Roubini: Do you mean that state capitalists will be winners and those who bank on free markets will lose?
Bremmer: Not necessarily. We’re going to see governments around the world that no longer feel bound to follow the Western rulebook of decades past. We’ll see multinational corporations struggling to adapt, because foreign investment will become much less predictable and much more complicated. And the backing they get from their home governments won’t carry as much weight.
Yet, some of them will be more successful than others at learning to compete on a playing field that isn’t level. There are very good reasons to doubt that the state capitalists will have staying power. But for now, they have lots of new clout and plenty of advantages. Over the next five, ten, twenty years, state capitalist governments and the companies and institutions they empower will be a serious—and global--force to be reckoned with.
The threat for Americans is that all this is happening at a moment when people are struggling, and their elected leaders have every incentive to respond to that fear and anger with promises to throw up walls meant to protect them from all these changes.

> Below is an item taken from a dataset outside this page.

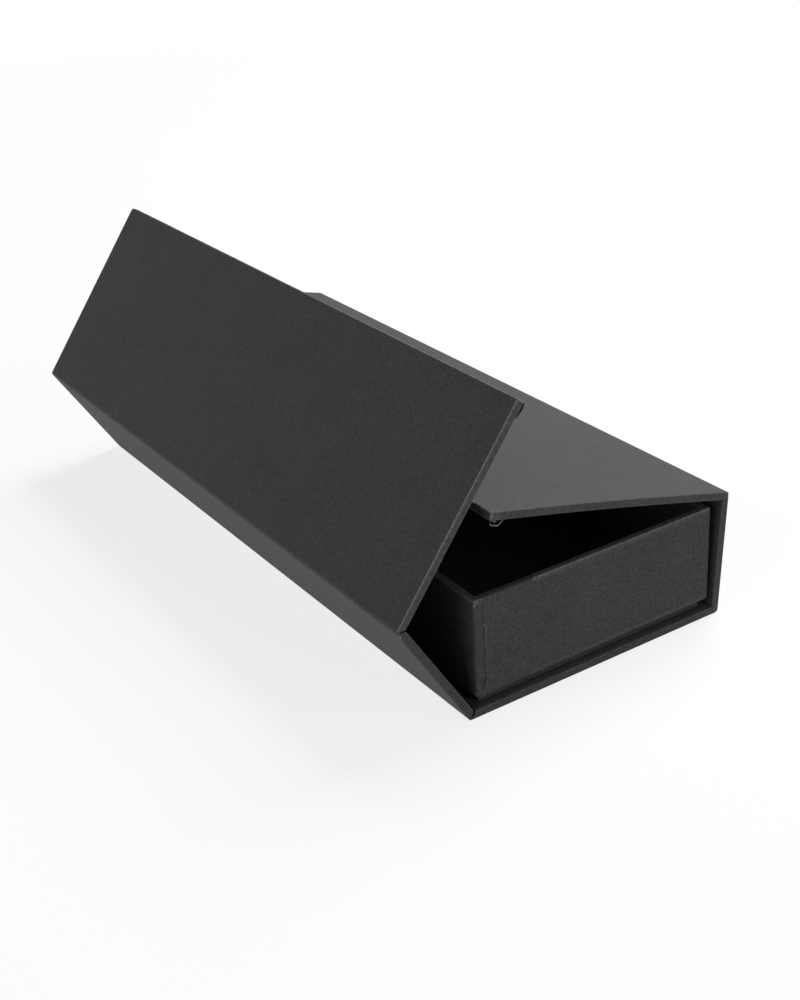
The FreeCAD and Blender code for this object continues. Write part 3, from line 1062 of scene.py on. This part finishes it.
def fray_rule():
    """Scatters short fibres along a line."""
    sizes = {
        "Count": "Int",
        "Fibre": "Float",
        "Spread": "Float",
        "Seed": "Int",
        "Paper": "Material",
    }
    tree, given = new_rule("frays along a cut", sizes)
    fibre, seed = given["Fibre"], given["Seed"]
    line = fibre.node("GeometryNodeMeshToCurve", {}, {0: given["Geometry"]})
    line = line.node("GeometryNodeResampleCurve", {}, {"Curve": line, "Count": given["Count"]})
    vector = {"data_type": "FLOAT_VECTOR"}
    spread = given["Spread"]
    corner = spread.node("ShaderNodeCombineXYZ", {}, {0: spread, 1: spread, 2: spread})
    minus = spread.node("ShaderNodeVectorMath", {"operation": "SCALE"}, {0: corner, "Scale": -1.0})
    strewn = line.node("FunctionNodeRandomValue", vector, {0: minus, 1: corner, "Seed": seed})
    line = line.node("GeometryNodeSetPosition", {}, {"Geometry": line, "Offset": strewn})
    turned = line.node("FunctionNodeRandomValue", vector, {1: (6.3, 6.3, 6.3), "Seed": seed + 1})
    size = line.node("FunctionNodeRandomValue", {}, {2: 0.4, 3: 1.5, "Seed": seed + 2}, 1)
    shape = fibre.node("ShaderNodeCombineXYZ", {}, {0: fibre, 1: fibre * 0.25, 2: fibre * 0.18})
    strand = fibre.node("GeometryNodeMeshCube", {}, {0: shape})
    placed = line.node(
        "GeometryNodeInstanceOnPoints",
        {},
        {"Points": line, "Instance": strand, "Rotation": turned, "Scale": size},
    )
    end_rule(placed, given["Paper"])
    return tree


def frays(name, node, line, count, seed, fibre, spread):
    """Fibres along a line of a cover, kept within the box's outline."""
    mesh = bpy.data.meshes.new(name + "_line")
    mesh.from_pydata(line, [(i, i + 1) for i in range(len(line) - 1)], [])
    values = {"Count": count, "Fibre": fibre, "Spread": spread, "Seed": seed, "Paper": torn}
    strands = by_rule(name, mesh, fray_tree, **values)
    for vert in strands.vertices:
        limits = zip(vert.co, *cad_box)
        vert.co = [min(max(value, low), high) for value, low, high in limits]
    added_to(bpy.data.objects.new(name, strands), node, torn)


torn = torn_fibres()
fray_tree = fray_rule()
seam_x = tray_low.x + seam_in
seam_y = tray_low.y - 0.08 * MM
seam_line = [
    (seam_x, seam_y, rim_height - 1.5 * MM),
    (seam_x, seam_y, foot_height + slant_height),
    (seam_x - 2 * MM, seam_y, foot_height + 0.4 * MM),
]
frays("tray_seam_frays", "tray_wrap", seam_line, 60, 3, 0.45 * MM, 0.12 * MM)
knot = [
    (seam_x + x * MM, seam_y, rim_height - z * MM)
    for x, z in ((0, 8.5), (0.5, 9.8), (0.1, 11))
]
frays("tray_seam_knot", "tray_wrap", knot, 12, 5, 0.6 * MM, 0.1 * MM)
nick = [
    (tray_low.x + x * MM, tray_low.y + y * MM, rim_height - z * MM)
    for x, y, z in ((0.1, 0.05, 1.7), (0.7, -0.05, 0.9), (1.6, 0.1, 0.0))
]
frays("tray_rim_frays", "tray_wrap", nick, 22, 6, 0.5 * MM, 0.08 * MM)


def at_near_end(panel, places):
    """Points just inside a panel's near end, from how far they lie in from its edge and out
    of it, in millimetres."""
    return [
        panel.place @ Vector((panel.width - back * MM, 0.04 * MM - half_length, w * MM))
        for back, w in places
    ]


corner_frays = {
    "flap_fold_frays": ("left_wall", ((0.1, 1.25), (0.5, 0.8), (1.3, 1.2)), 22, 7),
    "flap_corner_frays": ("left_flap", ((0.3, 1.0), (0.3, -0.6), (0.3, -1.4)), 12, 9),
    "lid_corner_frays": ("right_lid", ((0.3, 1.0), (0.3, -1.2), (2.5, -1.4)), 14, 11),
}
for name, (panel_name, places, count, seed) in corner_frays.items():
    line = at_near_end(panels[panel_name], places)
    frays(name, panel_name + "_wrap", line, count, seed, 0.45 * MM, 0.05 * MM)
lid = panels["right_lid"]
arris_in = 0.11 * MM
lid_arris = [
    lid.place @ Vector((lid.width - arris_in, y * MM - half_length, half_thick - arris_in))
    for y in (0.3, 18.0)
]
frays("lid_edge_frays", "right_lid_wrap", lid_arris, 130, 13, 0.6 * MM, 0.06 * MM)

# ---------------------------------------------------------------------------------------
# Studio: a pale floor that runs into a white background, a large soft box high on the
# right, two weaker ones low at the left and in front, and the camera.
# ---------------------------------------------------------------------------------------
floor_tint = (0.86, 0.81, 0.75, 1)
floor_reach = 6.0
lamp_away = 1.5
lamp_size = 0.9


def seen_directly(wire):
    """1 for what the camera sees, also in a mirror or through glass."""
    camera_ray = wire.node("ShaderNodeLightPath", {}, {}, 0)
    mirror_ray = wire.node("ShaderNodeLightPath", {}, {}, 3)
    glass_ray = wire.node("ShaderNodeLightPath", {}, {}, 6)
    return wire.maths("MAXIMUM", camera_ray, wire.maths("MAXIMUM", mirror_ray, glass_ray))


def studio_floor():
    """A matt floor that glows white far away, and lights the box a little warmer."""
    finish, wire = new_finish("studio floor")
    seen = seen_directly(wire)
    tint = seen.between(floor_tint, grey(0.9))
    matt = wire.node("ShaderNodeBsdfDiffuse", {}, {"Color": tint})
    glow = wire.node("ShaderNodeEmission", {}, {"Color": grey(1.0), "Strength": 1.0})
    away = wire.node("ShaderNodeVectorMath", {"operation": "LENGTH"}, {0: wire.place()}, 1)
    share = seen * away.stretch(0.4, 1.0, 0.8, 1.0)
    mixed = wire.node("ShaderNodeMixShader", {}, {0: share, 1: matt, 2: glow})
    wire.node("ShaderNodeOutputMaterial", {}, {"Surface": mixed})
    mesh = bpy.data.meshes.new("studio_floor")
    corners = [(-1, -1), (1, -1), (1, 1), (-1, 1)]
    places = [(x * floor_reach, y * floor_reach, -0.1 * MM) for x, y in corners]
    mesh.from_pydata(places, [], [(0, 1, 2, 3)])
    mesh.materials.append(finish)
    floor = bpy.data.objects.new("studio_floor", mesh)
    bpy.context.scene.collection.objects.link(floor)


def studio_sky():
    """White for what is seen directly, and no light from it."""
    world = bpy.data.worlds.new("studio_sky")
    world.use_nodes = True
    world.node_tree.nodes.clear()
    wire = Wire(world.node_tree)
    seen = seen_directly(wire)
    sky = wire.node("ShaderNodeBackground", {}, {"Color": grey(1.0), "Strength": seen})
    wire.node("ShaderNodeOutputWorld", {}, {"Surface": sky})
    bpy.context.scene.world = world


def soft_box(name, turn, lift, watts):
    """A square soft box aimed at the object, from a turn about it and a lift above it."""
    lamp = bpy.data.lights.new(name, "AREA")
    lamp.size = lamp_size
    lamp.energy = watts
    box = bpy.data.objects.new(name, lamp)
    turn, lift = math.radians(turn), math.radians(lift)
    flat = math.cos(lift)
    way = Vector((flat * math.cos(turn), flat * math.sin(turn), math.sin(lift)))
    box.location = way * lamp_away
    box.rotation_euler = (-way).to_track_quat("-Z", "Y").to_euler()
    bpy.context.scene.collection.objects.link(box)


studio_floor()
studio_sky()
soft_box("right_soft_box", turn=13.65, lift=52, watts=26.9)
soft_box("left_soft_box", turn=193.65, lift=22, watts=8.5)
soft_box("front_soft_box", turn=-76.35, lift=22, watts=7.8)

camera_turn = (62.9792, 3.1759, -33.5277)
camera_data = bpy.data.cameras.new("camera")
camera_data.lens = 56.136
camera_data.sensor_width = 36
camera_data.clip_start = 0.01
camera = bpy.data.objects.new("camera", camera_data)
camera.location = (-0.25432, -0.42175, 0.25777)
camera.rotation_euler = Euler([math.radians(angle) for angle in camera_turn])
bpy.context.scene.collection.objects.link(camera)
bpy.context.scene.camera = camera
bpy.context.scene.view_settings.view_transform = "Standard"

Americans have always prided themselves on tearing down walls, not building them. State capitalism and American populism will put that faith to the test.
Roubini: Were you tempted to call your book "The End of Globalization?"
Bremmer: No, this isn’t the end of globalization. It is the end of globalization’s singular, overriding power to shape our lives and the future of the global economy. Globalization depends on access to global consumer markets, capital markets, and labor markets. State capitalism compromises all three. Globalization still matters, and it will continue to matter for the foreseeable future. But it is no longer the fundamental driver of growth in a global economy that looks increasingly toward China for the next expansion.